Even if the entire comparative oeuvre of architecture and city planning was crankily limited to only the work of Claes Oldenburg, this effort by Oscar Newman would still rise to the bottom. A terrifically bad idea, the Atomic City would be the chunky bit floating in the smooth, evenly-distributed soup of Oldenburg’s Truly Bad Ideas.
On the other hand, Oldenburg’s work never seems to transcend its pointed badness—his nostril entrance as part of a large nose facade for a tunnel continues to remain simply goofy—and Newman’s work does. It goes all the way ‘round the badness issue and comes up nicely in the so-bad-its-good category, while Oldenburg’s star is firmly fixed in the “so bad it isn’t even bad/not even wrong (Wolfgang Paul for the latter) firmament.
Newman published this in 1969 (?!) after somehow latching onto the idea of clearing out massive underground caverns with nuclear explosions--in this case, the space would be hollowed out under Manhattan. The underground sphere would be a miniature version of whatever was above it--along the medial there would be a "topside" of a regular city with streets and high rise buildings, underneath which would exist an underground city for the underground city. In this honeycomb would exist the means of production and energy, segmented in multi-block-sized enclosures of no charm.
Why does this remind me of the Titanic?
(I should note here that this this is Manhattan, and that the Oldenburgian 1000-foot tall Q-Tips (registered trademark!) are air-gathers/filters for the city below.)
There's really just so much wrong with this idea there is only one place to begin.

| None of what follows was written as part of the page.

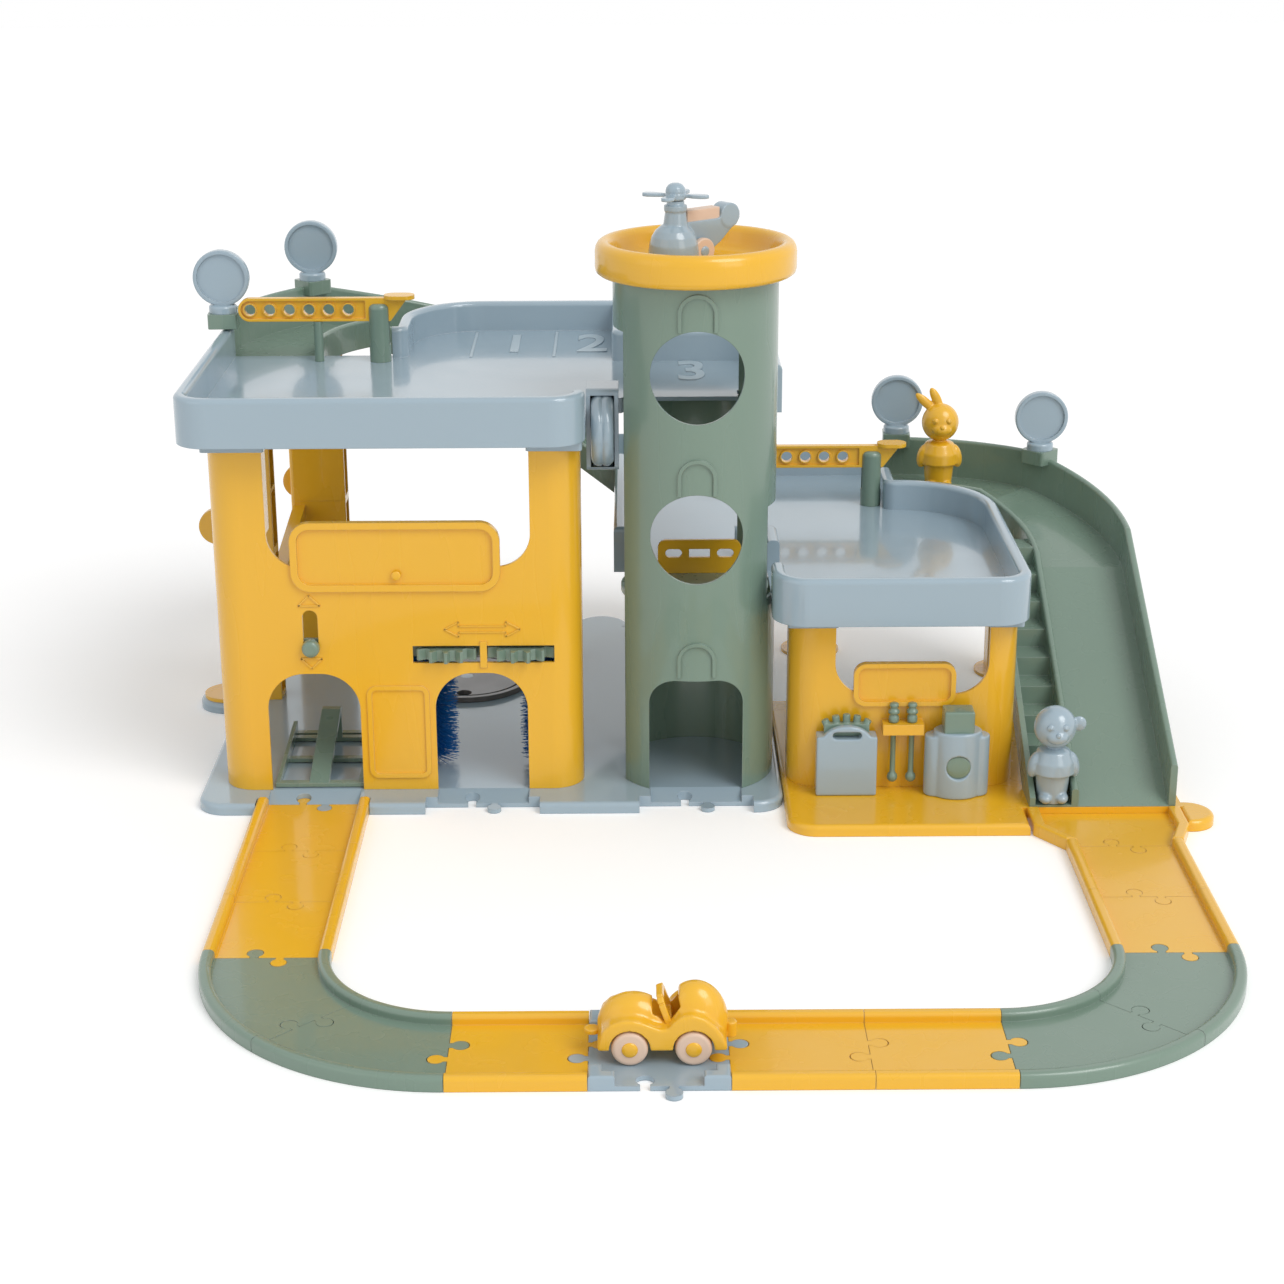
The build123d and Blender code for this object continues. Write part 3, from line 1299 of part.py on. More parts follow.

There are "no views" underground.
In his description of the idea, Newman writes:
"Manhattan could have a half-dozen such atomic cities strung under the city proper...the real problem in an underground city would be the lack of views and fresh air, but its easy access to the surface and the fact that, even as things are, our air should be filtered and what most of us see from our window's is somebody else's wall."1
Aside from being very badly written, it is surprising (?!) that Mr. Newman writes about the no-view problem before that of air supply. Or anything else.
In this Oddnity2 of oddness one of the oddest things to me is that Mr. Newman would actually use only half of his sphere, preserving the top of the hemisphere for nothing at all. Except for "Cinerama"--the architect evidently intended to use the blank vault for image projection, which is not a half-bad idea. But why one would bother to build something like this even in the imagination and leave half of it to nothing is a mystery. (This is a slippery slope, picking out one bad thing and then another; there's really nothing but bad here.)
In leaving this pretty mess I'd just like to point out that Mr. Newman saw fit to include an enormous (projected?) advertisement for Coca Cola, hovering somewhere around underground mid-town.
And all of that dirt? Where would all of that dirt go, the dirt not necessary to fill around the sphere? A cubic mile of extra dirt? That's the "missing Mount Brooklyn", and as Orion Pozo has suggested (even though he thinks the idea would be a tragedy), perhaps it could've been used to fill in Jamaica Bay. Fill it up and then some, for perhaps another 500' above the old water line.
Tomorrow we'll look at Case #2: Japanese Alice Cities.
[This post could fit into so many different categories for this blog, though I think it best nestled in a combination of "Bad Ideas" and "The History of Holes" resulting in the "Bad Ideas in the History of Holes" subcategory.]
Notes
1. Alison Sky and Michelle Stone. Unbuilt America. McGraw Hill, 1976, page 192. No home should be without this book.
2. "Oddnity". Just made up. A litany of oddnesses; a collection of oddities so large that the collection itself becomes one large oddity--an oddnity.".